Begin INFORMATION SUPPLIED

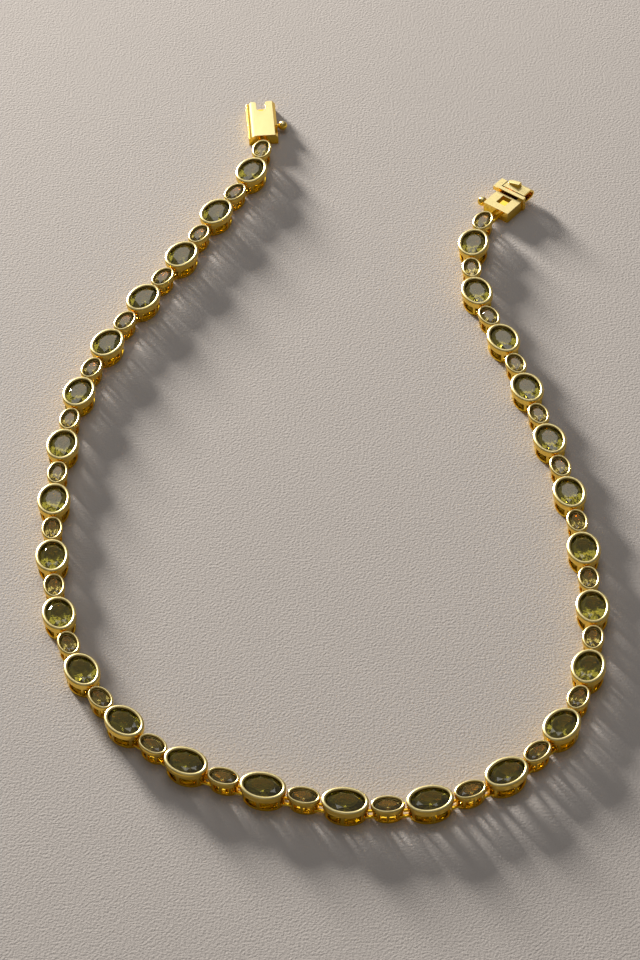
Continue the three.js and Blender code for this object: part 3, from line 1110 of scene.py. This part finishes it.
def gold_material():
    """Gold plate: brushed tops with a painted pale sheen, polished sides, a painted reflection low down,
    painted shade on the band's inner wall, and a fine unevenness.
    """
    finish = properties().gold
    shader = Shader("gold_plate")
    height = shader.along("Z")
    # Painted sheen: tops that point up and lie high are painted paler, as well as made rougher.
    brushed = shader.attribute("brushed").ramp(*BRUSHED_AND_SHEEN_RISE) * height.ramp(*BRUSHED_AND_SHEEN_HEIGHTS)
    cloud = shader.noise(CLOUD_SCALE, detail=3)
    # Painted reflection: low down the gold is painted a deeper, more saturated tone.
    low_tone = shader.mix(height.ramp(*PAINTED_REFLECTION_HEIGHTS), rgba(finish.painted_reflection), rgba(finish.tint))
    painted_sheen_share = brushed * (1 - CLOUD_TONE + CLOUD_TONE * cloud)
    outer_tone = shader.mix(painted_sheen_share, low_tone, rgba(finish.pale))
    # Painted shade: the band's inner wall round the stone is painted dark.
    tone = shader.mix(shader.attribute("inside"), outer_tone, rgba(finish.painted_shade))
    grain = shader.noise(GRAIN_SCALE, roughness=ROUGH_NOISE)
    roughness = finish.polish + (finish.satin - finish.polish) * brushed
    shader.set(
        Base_Color=tone,
        Metallic=1.0,
        Roughness=roughness + GRAIN_SPREAD * (grain - 0.5),
        Normal=shader.bump(grain + CLOUD_BUMP * cloud, GOLD_BUMP, GOLD_BUMP_DEPTH),
    )
    return shader.material


def gold_plate():
    """The gold's material, which is made at its first use."""
    return bpy.data.materials.get("gold_plate") or gold_material()


def stone_material(name, tint):
    """A clear, tinted, faceted stone."""
    finish = properties().stone
    shader = Shader(name)
    shader.set(
        Base_Color=rgba(tint),
        Roughness=0.0,
        IOR=finish.ior,
        Transmission_Weight=finish.clear,
    )
    return shader.material


def floor_material():
    """A pale, matt floor with a fine grain."""
    shader = Shader("floor")
    tint = properties().stage.floor
    pale = tuple(FLOOR_PALE * value for value in tint)
    cloud = shader.noise(FLOOR_CLOUD_SCALE, detail=4, roughness=ROUGH_NOISE)
    grain = shader.noise(FLOOR_GRAIN_SCALE)
    shader.set(
        Base_Color=shader.mix(cloud, rgba(tint), rgba(pale)),
        Roughness=FLOOR_ROUGHNESS,
        Normal=shader.bump(grain, FLOOR_BUMP, FLOOR_BUMP_DEPTH),
    )
    return shader.material


# ------------------------------------------------------------------ operators


class NECKLACE_OT_large_settings(bpy.types.Operator):
    """Adds the settings of the large stones"""

    bl_idname = "necklace.large_settings"
    bl_label = "Large Settings"

    def execute(self, context):
        sizes = properties().large_setting
        model = oval_setting("large_setting", sizes)
        gold = gold_plate()
        for number, place in enumerate(place_links()[1::2], start=1):
            digits = two_digits(number)
            check_place(place, f"stone_{digits}")
            copy_to(model, f"large_setting_{digits}", place, gold, "gold", f"setting_pair_{digits}")
        discard(model)
        return {"FINISHED"}


class NECKLACE_OT_small_settings(bpy.types.Operator):
    """Adds the settings of the small stones, with a wire ring on each side"""

    bl_idname = "necklace.small_settings"
    bl_label = "Small Settings"

    def execute(self, context):
        places = place_links()
        model = small_link("small_setting", ring_beside(1), ring_beside(-1))
        first = small_link("first_setting", ring_beside(1), clasp_ring(first_way() - heading_at(0)))
        last_link = LINK_COUNT - 1
        last = small_link("last_setting", ring_beside(-1), clasp_ring(last_way() - heading_at(last_link)))
        gold = gold_plate()
        for number, place in enumerate(places[0::2]):
            source = {0: first, last_link // 2: last}.get(number, model)
            name = f"small_setting_{two_digits(number)}"
            copy_to(source, name, place, gold, "gold", small_node(number))
        discard(model, first, last)
        return {"FINISHED"}


class NECKLACE_OT_large_stones(bpy.types.Operator):
    """Adds the large stones"""

    bl_idname = "necklace.large_stones"
    bl_label = "Large Stones"

    def execute(self, context):
        sizes = properties()
        model = oval_brilliant("large_stone", sizes.large_stone)
        clear = stone_material("large_stone", sizes.stone.tint)
        for number, place in enumerate(place_links()[1::2], start=1):
            digits = two_digits(number)
            copy_to(model, f"large_stone_{digits}", place, clear, "stone", f"stone_{digits}")
        discard(model)
        return {"FINISHED"}


class NECKLACE_OT_small_stones(bpy.types.Operator):
    """Adds the small stones"""

    bl_idname = "necklace.small_stones"
    bl_label = "Small Stones"

    def execute(self, context):
        sizes = properties()
        model = oval_brilliant("small_stone", sizes.small_stone)
        clear = stone_material("small_stone", sizes.stone.pale_tint)
        for number, place in enumerate(place_links()[0::2]):
            name = f"small_stone_{two_digits(number)}"
            copy_to(model, name, place, clear, "stone", small_node(number))
        discard(model)
        return {"FINISHED"}


class NECKLACE_OT_clasp(bpy.types.Operator):
    """Finishes the clasp's two halves"""

    bl_idname = "necklace.clasp"
    bl_label = "Clasp"

    def execute(self, context):
        sizes = properties()
        places = place_links()
        gold = gold_plate()
        box = clasp_place(places[0], first_way(), math.radians(sizes.clasp_box.heading))
        tongue = clasp_place(places[-1], last_way(), math.radians(sizes.clasp_tongue.heading))
        halves = ((box_half(), "clasp_box", box), (tongue_half(), "clasp_tongue", tongue))
        for model, node, place in halves:
            copy_to(model, f"{node}_half", place, gold, "gold", node)
            discard(model)
        return {"FINISHED"}


class NECKLACE_OT_stage(bpy.types.Operator):
    """Adds the floor, the lights and the camera"""

    bl_idname = "necklace.stage"
    bl_label = "Stage"

    def execute(self, context):
        look = properties().stage
        floor = start_piece("floor", bpy.ops.mesh.primitive_plane_add, size=FLOOR_SIZE, location=(0, 0, 0))
        bpy.ops.object.mode_set(mode="OBJECT")
        floor.data.materials.append(floor_material())
        for light in LIGHTS:
            add_light(watts=getattr(look, light["name"]), **light)
        world = bpy.data.worlds.new("studio")
        world.use_nodes = True
        sky = world.node_tree.nodes["Background"].inputs
        sky["Color"].default_value = rgba(SKY_TINT)
        sky["Strength"].default_value = look.sky
        context.scene.world = world
        context.scene.view_settings.view_transform = "Standard"
        add_camera()
        return {"FINISHED"}


def add_light(name, watts, width, aside, above, distance, tint):
    """A square soft light that faces the middle of the necklace, placed as LIGHTS says."""
    aside, above = math.radians(aside), math.radians(above)
    level = distance * math.cos(above)
    place = Vector((-level * math.sin(aside), level * math.cos(aside), distance * math.sin(above)))
    bpy.ops.object.select_all(action="DESELECT")
    turn = place.to_track_quat("Z", "Y").to_euler()
    bpy.ops.object.light_add(type="AREA", location=place, rotation=turn)
    light = bpy.context.object
    light.name = name
    light.data.name = name
    light.data.energy = watts
    light.data.size = width
    light.data.color = tint


def add_camera():
    """The camera in front of the necklace, a little rolled."""
    tilt, roll = math.radians(CAMERA_TILT), math.radians(CAMERA_ROLL)
    level, up = Vector((1, 0, 0)), Vector((0, math.sin(tilt), math.cos(tilt)))
    right = math.cos(roll) * level + math.sin(roll) * up
    top = math.cos(roll) * up - math.sin(roll) * level
    back = right.cross(top)
    turn = Matrix((right, top, back)).transposed()
    bpy.ops.object.select_all(action="DESELECT")
    bpy.ops.object.camera_add(location=CAMERA_PLACE, rotation=turn.to_euler())
    camera = bpy.context.object
    camera.name = "camera"
    camera.data.lens = CAMERA_LENS
    camera.data.sensor_width = CAMERA_SENSOR
    camera.data.clip_start = CAMERA_NEAR
    bpy.context.scene.camera = camera


# ------------------------------------------------------------------ sidebar and registration


class VIEW3D_PT_necklace(bpy.types.Panel):
    """Lists the pieces of the necklace"""

    bl_idname = "VIEW3D_PT_necklace"
    bl_label = "Tennis Necklace"
    bl_space_type = "VIEW_3D"
    bl_region_type = "UI"
    bl_category = "Necklace"

    def draw(self, context):
        for operator in OPERATORS:
            self.layout.operator(operator.bl_idname)


SIZES = (
    LargeSettingSizes,
    SmallSettingSizes,
    GallerySizes,
    RingSizes,
    ClaspBoxSizes,
    ClaspTongueSizes,
    KnobSizes,
    LargeStoneSizes,
    SmallStoneSizes,
    CutShares,
    GoldFinish,
    StoneFinish,
    StageLook,
    NecklaceProperties,
)
OPERATORS = (
    NECKLACE_OT_large_settings,
    NECKLACE_OT_small_settings,
    NECKLACE_OT_large_stones,
    NECKLACE_OT_small_stones,
    NECKLACE_OT_clasp,
    NECKLACE_OT_stage,
)


def register():
    for each in (*SIZES, *OPERATORS, VIEW3D_PT_necklace):
        bpy.utils.register_class(each)
    bpy.types.Scene.tennis_necklace = PointerProperty(type=NecklaceProperties)


def unregister():
    del bpy.types.Scene.tennis_necklace
    for each in reversed((*SIZES, *OPERATORS, VIEW3D_PT_necklace)):
        bpy.utils.unregister_class(each)


def main():
    register()
    bpy.ops.necklace.large_settings()
    bpy.ops.necklace.small_settings()
    bpy.ops.necklace.large_stones()
    bpy.ops.necklace.small_stones()
    bpy.ops.necklace.clasp()
    bpy.ops.necklace.stage()
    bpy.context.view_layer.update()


if __name__ == "__main__":
    main()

End INFORMATION SUPPLIED

JOB:
Filter out every line that lacks the word "object", and copy the rest.

ANSWER FOR THIS EXERCISE:
Continue the three.js and Blender code for this object: part 3, from line 1110 of scene.py. This part finishes it.
        bpy.ops.object.mode_set(mode="OBJECT")
    bpy.ops.object.select_all(action="DESELECT")
    bpy.ops.object.light_add(type="AREA", location=place, rotation=turn)
    light = bpy.context.object
    bpy.ops.object.select_all(action="DESELECT")
    bpy.ops.object.camera_add(location=CAMERA_PLACE, rotation=turn.to_euler())
    camera = bpy.context.object